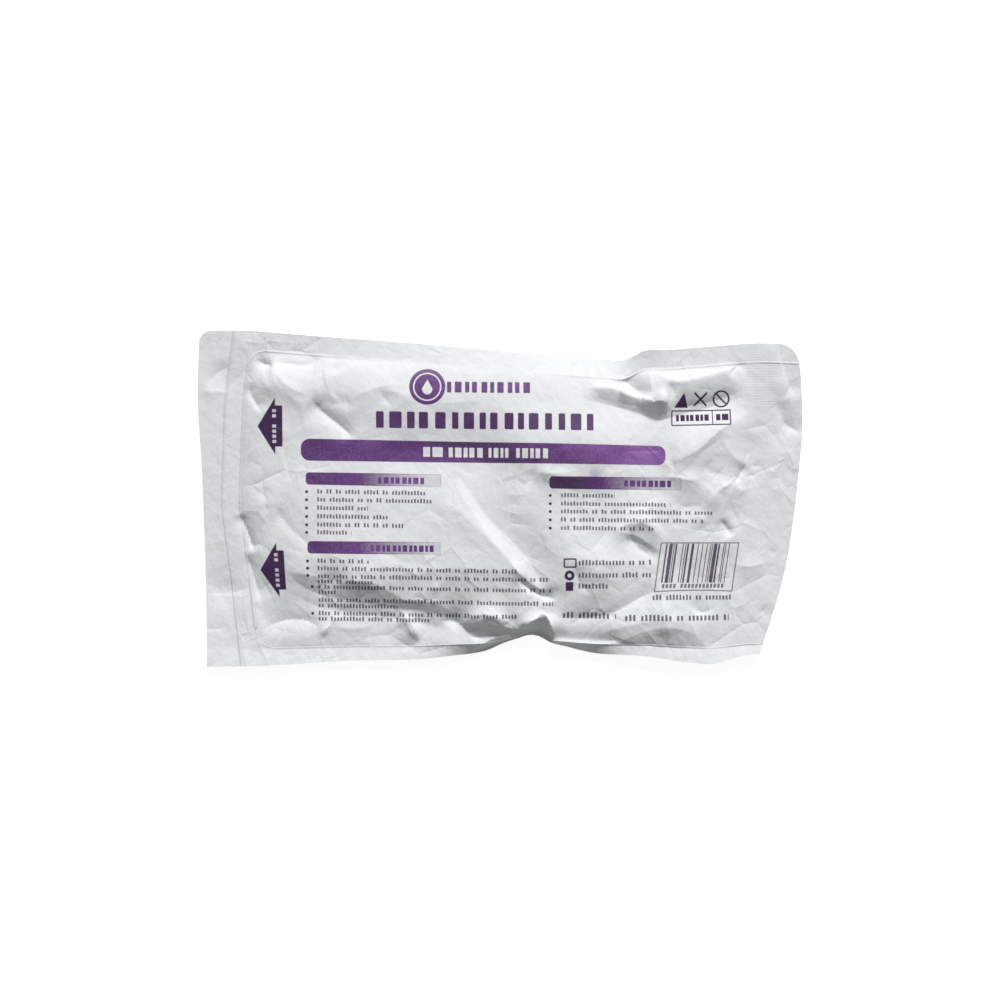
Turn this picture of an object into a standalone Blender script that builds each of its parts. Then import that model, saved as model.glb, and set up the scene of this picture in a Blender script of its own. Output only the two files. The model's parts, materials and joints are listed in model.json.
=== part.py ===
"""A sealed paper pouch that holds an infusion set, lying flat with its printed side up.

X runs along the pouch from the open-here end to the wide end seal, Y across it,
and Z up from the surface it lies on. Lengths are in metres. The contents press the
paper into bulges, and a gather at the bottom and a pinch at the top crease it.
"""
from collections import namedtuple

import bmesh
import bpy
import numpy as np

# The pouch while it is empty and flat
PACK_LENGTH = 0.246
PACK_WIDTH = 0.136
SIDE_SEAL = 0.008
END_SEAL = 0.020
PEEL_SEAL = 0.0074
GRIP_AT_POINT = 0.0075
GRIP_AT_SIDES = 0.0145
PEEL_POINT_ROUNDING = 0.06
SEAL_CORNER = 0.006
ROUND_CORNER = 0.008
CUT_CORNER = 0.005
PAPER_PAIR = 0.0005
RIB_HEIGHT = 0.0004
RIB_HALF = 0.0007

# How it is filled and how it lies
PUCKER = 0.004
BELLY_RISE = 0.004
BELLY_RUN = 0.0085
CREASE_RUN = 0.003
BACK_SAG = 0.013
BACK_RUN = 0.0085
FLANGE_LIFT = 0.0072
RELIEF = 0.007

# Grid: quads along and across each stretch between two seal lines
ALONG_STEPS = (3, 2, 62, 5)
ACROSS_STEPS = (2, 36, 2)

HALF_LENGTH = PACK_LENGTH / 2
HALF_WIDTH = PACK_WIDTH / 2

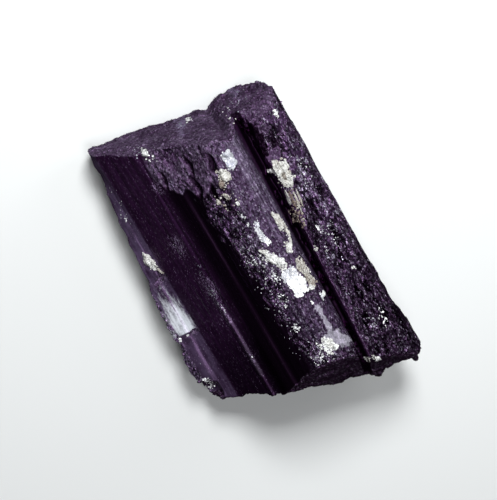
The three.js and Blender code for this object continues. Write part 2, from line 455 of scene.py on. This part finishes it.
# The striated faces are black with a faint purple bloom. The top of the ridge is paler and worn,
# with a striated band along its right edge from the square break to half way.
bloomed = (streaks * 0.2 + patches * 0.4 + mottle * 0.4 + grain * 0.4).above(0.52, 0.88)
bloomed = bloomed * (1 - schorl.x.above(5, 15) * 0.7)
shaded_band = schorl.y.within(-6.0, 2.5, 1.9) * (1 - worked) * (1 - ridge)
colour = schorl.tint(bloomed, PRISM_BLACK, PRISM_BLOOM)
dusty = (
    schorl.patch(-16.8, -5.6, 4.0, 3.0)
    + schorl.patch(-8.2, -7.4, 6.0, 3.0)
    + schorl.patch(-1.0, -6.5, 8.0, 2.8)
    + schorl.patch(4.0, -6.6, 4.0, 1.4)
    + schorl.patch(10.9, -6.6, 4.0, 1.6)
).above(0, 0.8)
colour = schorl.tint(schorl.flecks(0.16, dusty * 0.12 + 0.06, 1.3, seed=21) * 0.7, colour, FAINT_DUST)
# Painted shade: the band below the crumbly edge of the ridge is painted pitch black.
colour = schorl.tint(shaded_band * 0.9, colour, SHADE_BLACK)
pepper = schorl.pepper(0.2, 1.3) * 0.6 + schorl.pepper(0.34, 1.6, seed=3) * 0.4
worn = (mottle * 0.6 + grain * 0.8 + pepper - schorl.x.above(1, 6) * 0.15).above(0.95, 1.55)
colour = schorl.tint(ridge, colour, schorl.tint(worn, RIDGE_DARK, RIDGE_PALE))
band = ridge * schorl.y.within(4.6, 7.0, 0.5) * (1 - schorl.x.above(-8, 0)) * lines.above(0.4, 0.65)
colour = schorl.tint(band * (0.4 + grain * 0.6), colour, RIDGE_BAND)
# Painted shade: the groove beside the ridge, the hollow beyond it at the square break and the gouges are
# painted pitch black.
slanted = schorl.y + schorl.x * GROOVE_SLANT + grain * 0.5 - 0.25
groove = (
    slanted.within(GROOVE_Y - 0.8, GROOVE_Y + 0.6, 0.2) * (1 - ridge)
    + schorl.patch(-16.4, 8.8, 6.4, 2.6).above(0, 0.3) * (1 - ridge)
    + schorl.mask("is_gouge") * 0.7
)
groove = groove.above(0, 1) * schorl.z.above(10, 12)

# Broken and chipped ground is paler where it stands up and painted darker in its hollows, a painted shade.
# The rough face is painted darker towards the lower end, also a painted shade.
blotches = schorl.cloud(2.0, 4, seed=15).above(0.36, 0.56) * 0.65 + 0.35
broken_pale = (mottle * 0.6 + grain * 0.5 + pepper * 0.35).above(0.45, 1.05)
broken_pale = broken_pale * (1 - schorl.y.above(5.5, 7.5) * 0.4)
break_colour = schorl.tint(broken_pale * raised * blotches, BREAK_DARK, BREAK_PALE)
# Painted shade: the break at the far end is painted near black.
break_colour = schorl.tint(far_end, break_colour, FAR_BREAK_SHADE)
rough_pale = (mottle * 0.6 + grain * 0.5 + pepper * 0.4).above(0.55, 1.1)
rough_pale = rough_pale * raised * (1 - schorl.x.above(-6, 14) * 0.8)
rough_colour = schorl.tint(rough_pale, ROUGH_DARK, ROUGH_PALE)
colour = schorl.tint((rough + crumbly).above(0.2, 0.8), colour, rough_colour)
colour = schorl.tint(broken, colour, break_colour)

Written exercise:
Copy every line of the material, please, keeping it exactly the same.

Solution for this task:
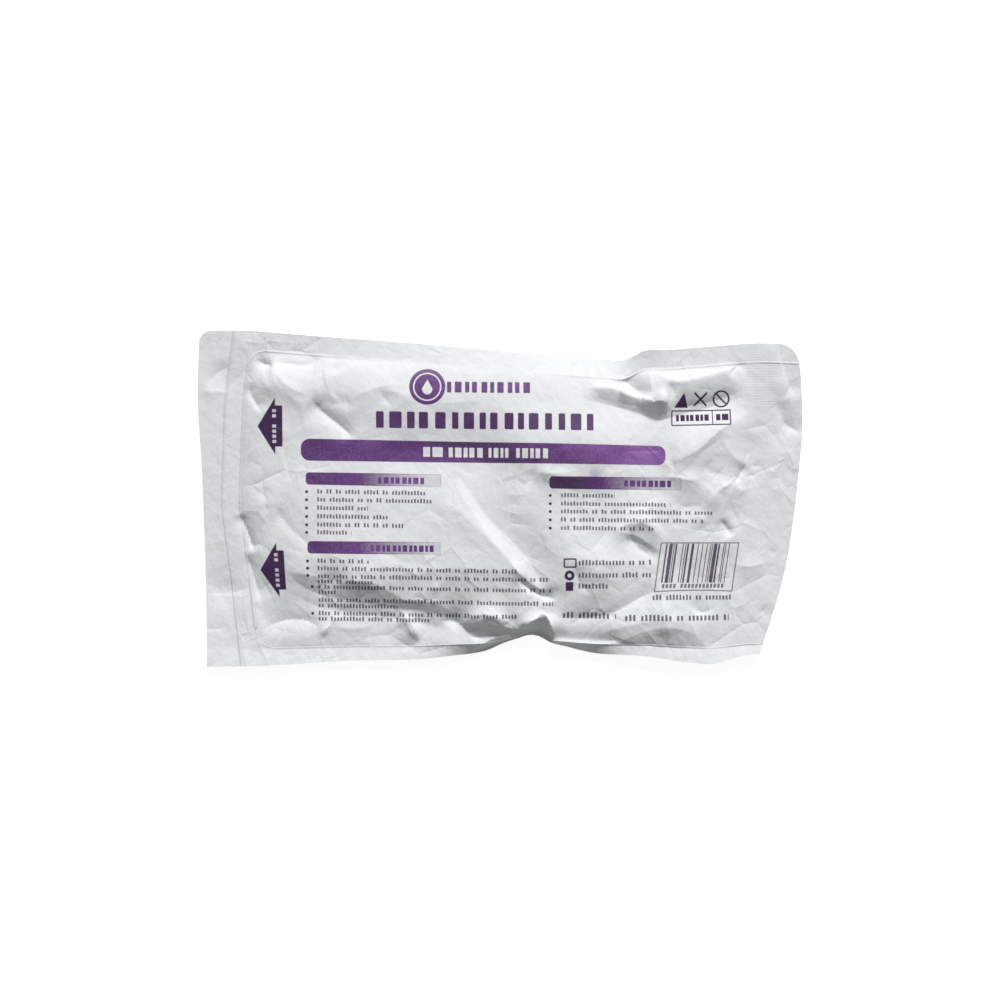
Turn this picture of an object into a standalone Blender script that builds each of its parts. Then import that model, saved as model.glb, and set up the scene of this picture in a Blender script of its own. Output only the two files. The model's parts, materials and joints are listed in model.json.
=== part.py ===
"""A sealed paper pouch that holds an infusion set, lying flat with its printed side up.

X runs along the pouch from the open-here end to the wide end seal, Y across it,
and Z up from the surface it lies on. Lengths are in metres. The contents press the
paper into bulges, and a gather at the bottom and a pinch at the top crease it.
"""
from collections import namedtuple

import bmesh
import bpy
import numpy as np

# The pouch while it is empty and flat
PACK_LENGTH = 0.246
PACK_WIDTH = 0.136
SIDE_SEAL = 0.008
END_SEAL = 0.020
PEEL_SEAL = 0.0074
GRIP_AT_POINT = 0.0075
GRIP_AT_SIDES = 0.0145
PEEL_POINT_ROUNDING = 0.06
SEAL_CORNER = 0.006
ROUND_CORNER = 0.008
CUT_CORNER = 0.005
PAPER_PAIR = 0.0005
RIB_HEIGHT = 0.0004
RIB_HALF = 0.0007

# How it is filled and how it lies
PUCKER = 0.004
BELLY_RISE = 0.004
BELLY_RUN = 0.0085
CREASE_RUN = 0.003
BACK_SAG = 0.013
BACK_RUN = 0.0085
FLANGE_LIFT = 0.0072
RELIEF = 0.007

# Grid: quads along and across each stretch between two seal lines
ALONG_STEPS = (3, 2, 62, 5)
ACROSS_STEPS = (2, 36, 2)

HALF_LENGTH = PACK_LENGTH / 2
HALF_WIDTH = PACK_WIDTH / 2

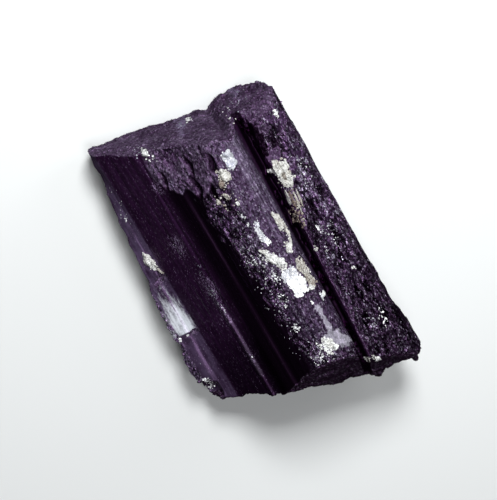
The three.js and Blender code for this object continues. Write part 2, from line 455 of scene.py on. This part finishes it.
# The striated faces are black with a faint purple bloom. The top of the ridge is paler and worn,
# with a striated band along its right edge from the square break to half way.
bloomed = (streaks * 0.2 + patches * 0.4 + mottle * 0.4 + grain * 0.4).above(0.52, 0.88)
bloomed = bloomed * (1 - schorl.x.above(5, 15) * 0.7)
shaded_band = schorl.y.within(-6.0, 2.5, 1.9) * (1 - worked) * (1 - ridge)
colour = schorl.tint(bloomed, PRISM_BLACK, PRISM_BLOOM)
dusty = (
    schorl.patch(-16.8, -5.6, 4.0, 3.0)
    + schorl.patch(-8.2, -7.4, 6.0, 3.0)
    + schorl.patch(-1.0, -6.5, 8.0, 2.8)
    + schorl.patch(4.0, -6.6, 4.0, 1.4)
    + schorl.patch(10.9, -6.6, 4.0, 1.6)
).above(0, 0.8)
colour = schorl.tint(schorl.flecks(0.16, dusty * 0.12 + 0.06, 1.3, seed=21) * 0.7, colour, FAINT_DUST)
# Painted shade: the band below the crumbly edge of the ridge is painted pitch black.
colour = schorl.tint(shaded_band * 0.9, colour, SHADE_BLACK)
pepper = schorl.pepper(0.2, 1.3) * 0.6 + schorl.pepper(0.34, 1.6, seed=3) * 0.4
worn = (mottle * 0.6 + grain * 0.8 + pepper - schorl.x.above(1, 6) * 0.15).above(0.95, 1.55)
colour = schorl.tint(ridge, colour, schorl.tint(worn, RIDGE_DARK, RIDGE_PALE))
band = ridge * schorl.y.within(4.6, 7.0, 0.5) * (1 - schorl.x.above(-8, 0)) * lines.above(0.4, 0.65)
colour = schorl.tint(band * (0.4 + grain * 0.6), colour, RIDGE_BAND)
# Painted shade: the groove beside the ridge, the hollow beyond it at the square break and the gouges are
# painted pitch black.
slanted = schorl.y + schorl.x * GROOVE_SLANT + grain * 0.5 - 0.25
groove = (
    slanted.within(GROOVE_Y - 0.8, GROOVE_Y + 0.6, 0.2) * (1 - ridge)
    + schorl.patch(-16.4, 8.8, 6.4, 2.6).above(0, 0.3) * (1 - ridge)
    + schorl.mask("is_gouge") * 0.7
)
groove = groove.above(0, 1) * schorl.z.above(10, 12)

# Broken and chipped ground is paler where it stands up and painted darker in its hollows, a painted shade.
# The rough face is painted darker towards the lower end, also a painted shade.
blotches = schorl.cloud(2.0, 4, seed=15).above(0.36, 0.56) * 0.65 + 0.35
broken_pale = (mottle * 0.6 + grain * 0.5 + pepper * 0.35).above(0.45, 1.05)
broken_pale = broken_pale * (1 - schorl.y.above(5.5, 7.5) * 0.4)
break_colour = schorl.tint(broken_pale * raised * blotches, BREAK_DARK, BREAK_PALE)
# Painted shade: the break at the far end is painted near black.
break_colour = schorl.tint(far_end, break_colour, FAR_BREAK_SHADE)
rough_pale = (mottle * 0.6 + grain * 0.5 + pepper * 0.4).above(0.55, 1.1)
rough_pale = rough_pale * raised * (1 - schorl.x.above(-6, 14) * 0.8)
rough_colour = schorl.tint(rough_pale, ROUGH_DARK, ROUGH_PALE)
colour = schorl.tint((rough + crumbly).above(0.2, 0.8), colour, rough_colour)
colour = schorl.tint(broken, colour, break_colour)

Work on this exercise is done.